1. Sonny’s Cockyness
The following passage from the novel explains more about why Sonny was always the cock of the walk: Sonny Corleone was tall for a first-generation American of Italian parentage, almost six feet, and his crop of bushy, curly hair made him look even taller. He was built as powerfully as a bull, and it was common knowledge that he was so generously endowed by nature that his martyred wife feared the marriage bed as unbelievers once feared the rack. It was whispered that when as a youth he had visited houses of ill fame, even the most hardened and fearless putain, after an awed inspection of his massive organ, demended double price.

2. Another Request For the Don
All the wedding guests that ask requests of Don Corleone at his daughter’s wedding are in both the novel and the movie except one. Understandably, it was cut out because it is the least interesting. A guy needs 500 dollars to open a pizzeria. What is interesting though is his name: Anthony Coppola. The novel was released in 1969 and author Mario Puzo did not yet know that it would be adapted into a movie by a guy named Coppola. Funny he chose that name.

3. Woltz is a Real Pervert
Placing the severed racehorse head in movie producer Jack Woltz’s bed was brutal. In the film the guy is portrayed as an asshole, but not as a big enough fucker to deserve this kind of punishment. In the novel however, Hagen finds out he ‘did a number’ on a twelve year old girl during his visit to Woltz’s ranch. Later, it is explained that the 60-year old movie mogul can indeed only get it up with very young girls. So apart from the notion that hurting animals is always wrong, Woltz definitely had something bad like this coming.
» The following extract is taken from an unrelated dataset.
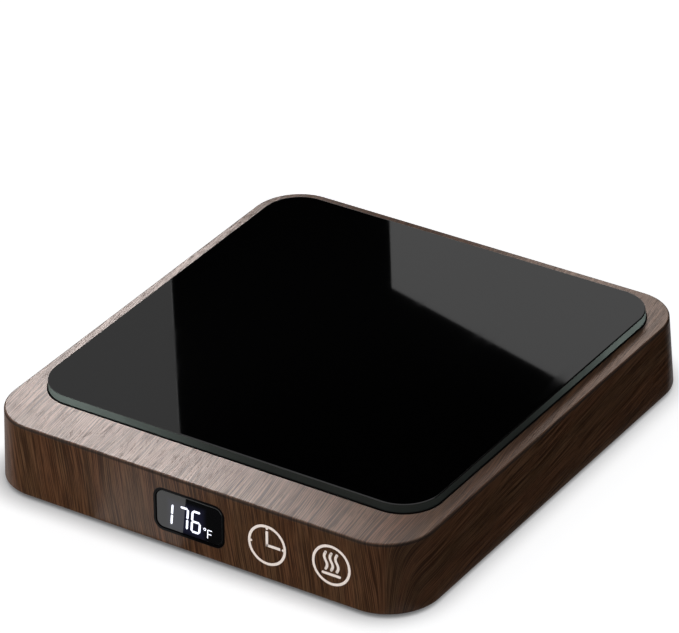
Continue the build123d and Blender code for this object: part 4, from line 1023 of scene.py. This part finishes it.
def make_floor(stage):
    """A wide pale floor that shows white to the camera and keeps the shadow. From below it is
    clear, so that the base can be seen."""
    bm = bmesh.new()
    bmesh.ops.create_grid(bm, x_segments=1, y_segments=1, size=4.0)
    floor, n = stage_sheet("floor", bm)
    where = n.add("TexCoord")["Object"]
    mottle = n.vary(n.noise(where, 30.0, 3.0), 0.0, 0.04)
    matt = n.add("BsdfDiffuse", {"Color": n.mix(mottle, stage.floor, (0.7, 0.7, 0.7))})[0]
    # the normal leans to the right, which makes the contact shadow narrower on that side
    leaning = n.add("CombineXYZ", {"X": 0.37, "Y": 0.0, "Z": 0.93})[0]
    near = n.add("AmbientOcclusion", {"Distance": stage.contact, "Normal": leaning},
                 samples=24)["AO"]
    path = n.add("LightPath")
    mirrored = n.maths("MAXIMUM", path["Is Glossy Ray"], path["Is Transmission Ray"])
    level = n.maths("MULTIPLY_ADD", n.times(path["Is Camera Ray"], n.maths("POWER", near, 1.6)),
                    0.74, n.times(mirrored, 0.12))
    lift = n.add("Emission", {"Color": (1, 1, 1), "Strength": level})[0]
    both = n.add("AddShader", {0: matt, 1: lift})[0]
    below = n.add("NewGeometry")["Backfacing"]
    sided = n.add("MixShader", {0: below, 1: both, 2: n.add("BsdfTransparent")[0]})[0]
    n.add("OutputMaterial", {"Surface": sided})
    floor.visible_shadow = False


def make_world(stage):
    """Even light from all round; the background itself is white, also where it is mirrored or
    shines through."""
    world = bpy.data.worlds.new("studio")
    bpy.context.scene.world = world
    n = NodeSet(emptied(world))
    path = n.add("LightPath")
    seen = n.maths("MAXIMUM", path["Is Camera Ray"],
                   n.maths("MAXIMUM", path["Is Glossy Ray"], path["Is Transmission Ray"]))
    even = n.add("Background", {"Color": (0.97, 0.985, 1.0), "Strength": stage.ambient})[0]
    white = n.add("Background", {"Color": (1, 1, 1), "Strength": 1.0})[0]
    n.add("OutputWorld", {"Surface": n.add("MixShader", {0: seen, 1: even, 2: white})[0]})


def linked(name, members, state):
    """A collection of pieces for a lamp's light linking."""
    made = bpy.data.collections.new(name)
    for each in members:
        made.objects.link(bpy.data.objects[each])
    for member in made.collection_objects:
        member.light_linking.link_state = state
    return made


def make_lamp(name, place, target, size, power, tint=(1.0, 1.0, 1.0), spread=pi, shielded=(),
              unshadowed=(), only=()):
    """A soft rectangular lamp. The shielded pieces don't get its light, the unshadowed ones don't
    stop it, and where only is given, nothing else gets it."""
    data = bpy.data.lights.new(name, "AREA")
    data.shape = "RECTANGLE"
    data.size, data.size_y = size
    data.energy, data.color, data.spread = power, tint, spread
    lamp = link_new(name, data)
    lamp.visible_camera = False
    lamp.location = place
    lamp.rotation_mode = "QUATERNION"
    lamp.rotation_quaternion = (Vector(target) - Vector(place)).to_track_quat("-Z", "Y")
    linking = lamp.light_linking
    if shielded:
        linking.receiver_collection = linked(name + "_shielded", shielded, "EXCLUDE")
    if unshadowed:
        linking.blocker_collection = linked(name + "_unshadowed", unshadowed, "EXCLUDE")
    if only:
        linking.receiver_collection = linked(name + "_only", only, "INCLUDE")
        lamp.visible_glossy = False


def make_card(name, grey, corners):
    """A flat grey card that only mirror-like surfaces see, as a studio flag."""
    bm = bmesh.new()
    bm.faces.new([bm.verts.new(corner) for corner in corners])
    card, n = stage_sheet(name, bm)
    glow = n.add("Emission", {"Color": (grey, grey, grey), "Strength": 1.0})[0]
    n.add("OutputMaterial", {"Surface": glow})
    card.visible_camera = card.visible_diffuse = card.visible_shadow = False
    card.visible_transmission = card.visible_volume_scatter = False


# Upright cards behind the object: name, grey, distance, and (sideways, height) of each corner
UPRIGHT_CARDS = (
    ("dark_card", 0.0, 0.50, ((-0.061, 0.03), (0.90, 0.03), (0.90, 1.30), (-0.066, 1.30))),
    ("left_card", 0.43, 0.50, ((-0.70, 0.03), (-0.0612, 0.03), (-0.0662, 1.30), (-0.70, 1.30))),
    ("back_card", 0.74, 0.49, ((0.02, 0.10), (0.30, 0.10), (0.30, 0.487), (0.091, 0.345),
                               (0.020, 0.296))),
)
# Cards that lie on the floor: name, grey, height, and (x, y) of each corner. The sheets darken
# what the walls and the window mirror, and the window card is mirrored in the window
SHEET_HEIGHT = 0.5 * MM
FLOOR_CARDS = (
    ("front_sheet", 0.0, SHEET_HEIGHT, ((-0.7, -0.0705), (-0.7, -0.6), (0.7, -0.6),
                                        (0.7, -0.0705))),
    ("right_sheet", 0.0, SHEET_HEIGHT, ((0.066, -0.0705), (0.7, -0.0705), (0.7, 0.6),
                                        (0.066, 0.6))),
    ("window_card", 1.1, 2 * SHEET_HEIGHT, ((-0.0034, -0.0706), (-0.030, -0.0706),
                                            (-0.054, -0.108), (-0.0276, -0.108))),
)
# The upright card that the right wall mirrors: its two foot ends, and its low and high edge
RIGHT_CARD_ENDS = ((0.7113, 0.23715), (-0.0285, 0.74925))
RIGHT_CARD_HEIGHTS = (0.001, 0.45)


class MUGWARMER_OT_stage(Operator):
    """Sets out the floor, the lamps, the cards and the camera"""
    bl_idname = "mugwarmer.stage"
    bl_label = "Stage"

    def execute(self, context):
        stage = context.scene.mug_warmer.stage
        make_floor(stage)
        make_world(stage)
        self.set_lamps(stage)
        self.set_cards()
        self.set_camera(context.scene, stage)
        context.scene.view_settings.view_transform = "Standard"
        return {"FINISHED"}

    def set_lamps(self, stage):
        """The key and corner lamps make the sheen on the deck, the fill lamp lights the front
        and left walls, the edge lamps the plate's edge, and the base lamp the underside."""
        plate = ("glass_top", "plate_seal")
        off_glass = (*plate, "window_lens", "floor")
        make_lamp("key", seen_at(0.279, -0.189, 0.322), seen_at(-0.081, -0.189, 0.106),
                  (0.34, 0.34), stage.key, (1.0, 0.905, 0.87), radians(20), off_glass, plate)
        make_lamp("corner", seen_at(0.19, 0.09, 0.115), seen_at(0.0, 0.085, 0.02), (0.07, 0.05),
                  stage.corner, (1.0, 0.80, 0.70), shielded=off_glass)
        make_lamp("front_corner", seen_at(0.074, 0.014, 0.115), seen_at(-0.083, 0.011, 0.021),
                  (0.06, 0.05), stage.corner * 0.2, (1.0, 0.72, 0.60), shielded=off_glass,
                  unshadowed=plate)
        make_lamp("fill", (-0.42, -0.56, 0.28), (-0.03, -0.05, 0.01), (0.4, 0.25), stage.fill,
                  (1.0, 0.97, 0.93), shielded=(*plate, "floor"))
        for name, place, target in (
                ("left_edge", (-0.078, -0.16, 0.06), (-0.048, -0.055, 0.022)),
                ("right_edge", (0.16, 0.082, 0.06), (0.059, 0.054, 0.022))):
            make_lamp(name, place, target, (0.04, 0.03), stage.edges, spread=radians(40),
                      only=("glass_top",))
        make_lamp("base", (0.0, 0.0, -0.6), (0.0, 0.0, 0.0), (0.8, 0.8), stage.base,
                  shielded=("floor", "housing_shell"))

    def set_cards(self):
        """The grey shapes that the glass, the film and the window mirror."""
        for name, grey, distance, outline in UPRIGHT_CARDS:
            make_card(name, grey, [seen_at(distance, *corner) for corner in outline])
        for name, grey, height, outline in FLOOR_CARDS:
            make_card(name, grey, [(*corner, height) for corner in outline])
        (left, right), (low, high) = RIGHT_CARD_ENDS, RIGHT_CARD_HEIGHTS
        make_card("right_card", 0.0, [(*left, low), (*right, low), (*right, high),
                                      (*left, high)])

    def set_camera(self, scene, stage):
        """A long lens from the front right, rolled a little."""
        data = bpy.data.cameras.new("camera")
        data.lens, data.sensor_width = stage.focal, 36.0
        data.clip_start, data.clip_end = 0.05, 50.0
        scene.camera = link_new("camera", data)
        back = Vector((0, 0, sin(ELEVATION))) - AWAY * cos(ELEVATION)
        up = back.cross(SIDEWAYS)
        side = cos(ROLL) * SIDEWAYS + sin(ROLL) * up
        head = -sin(ROLL) * SIDEWAYS + cos(ROLL) * up
        turn = Matrix((side, head, back)).transposed()
        scene.camera.matrix_world = Matrix.Translation(CAMERA_PLACE) @ turn.to_4x4()


class MUGWARMER_PT_panel(Panel):
    """Lists the pieces of the mug warmer"""
    bl_idname = "MUGWARMER_PT_panel"
    bl_label = "Mug Warmer"
    bl_space_type = "VIEW_3D"
    bl_region_type = "UI"
    bl_category = "Mug Warmer"

    def draw(self, context):
        for operator in OPERATORS:
            self.layout.operator(operator.bl_idname)
        settings = context.scene.mug_warmer
        for part in ("film", "glass", "display", "keys", "stage"):
            box = self.layout.box()
            group = getattr(settings, part)
            for name in group.__annotations__:
                box.prop(group, name)


OPERATORS = (
    MUGWARMER_OT_housing, MUGWARMER_OT_glass_plate, MUGWARMER_OT_display, MUGWARMER_OT_touch_keys,
    MUGWARMER_OT_base, MUGWARMER_OT_cord_gland, MUGWARMER_OT_heater, MUGWARMER_OT_electronics,
    MUGWARMER_OT_wiring, MUGWARMER_OT_stage,
)
CLASSES = (
    MUGWARMER_PG_film, MUGWARMER_PG_glass, MUGWARMER_PG_display, MUGWARMER_PG_keys,
    MUGWARMER_PG_stage, MUGWARMER_PG_settings, *OPERATORS, MUGWARMER_PT_panel,
)


def register():
    """Registers the classes and the scene's settings."""
    for each in CLASSES:
        bpy.utils.register_class(each)
    bpy.types.Scene.mug_warmer = PointerProperty(type=MUGWARMER_PG_settings)


def unregister():
    """Takes the settings and the classes away again."""
    del bpy.types.Scene.mug_warmer
    for each in reversed(CLASSES):
        bpy.utils.unregister_class(each)


def main():
    """Builds every piece and the stage."""
    register()
    bpy.ops.mugwarmer.housing()
    bpy.ops.mugwarmer.glass_plate()
    bpy.ops.mugwarmer.display()
    bpy.ops.mugwarmer.touch_keys()
    bpy.ops.mugwarmer.base()
    bpy.ops.mugwarmer.cord_gland()
    bpy.ops.mugwarmer.heater()
    bpy.ops.mugwarmer.electronics()
    bpy.ops.mugwarmer.wiring()
    bpy.ops.mugwarmer.stage()


if __name__ == "__main__":
    main()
4. Bonasera Gets His Vengeance
After a long conversation with the undertaker Bonasera, we see the Don give out the order to punish the two men who have hurt his daughter, but we don’t witness the actual event in the film. In the novel we learn that Paulie Gatto was in charge of this operation (the guy who gets killed after which the famous line “leave the gun, take the cannoli” – which btw is not in the novel – is uttered). He uses two professional fighters who kick the two abusers to a pulp when they leave a bar. Like ordered by Don Corleone, they survive. But their faces are unrecognizable. Bonasera is very happy indeed, until his phone rings some time later.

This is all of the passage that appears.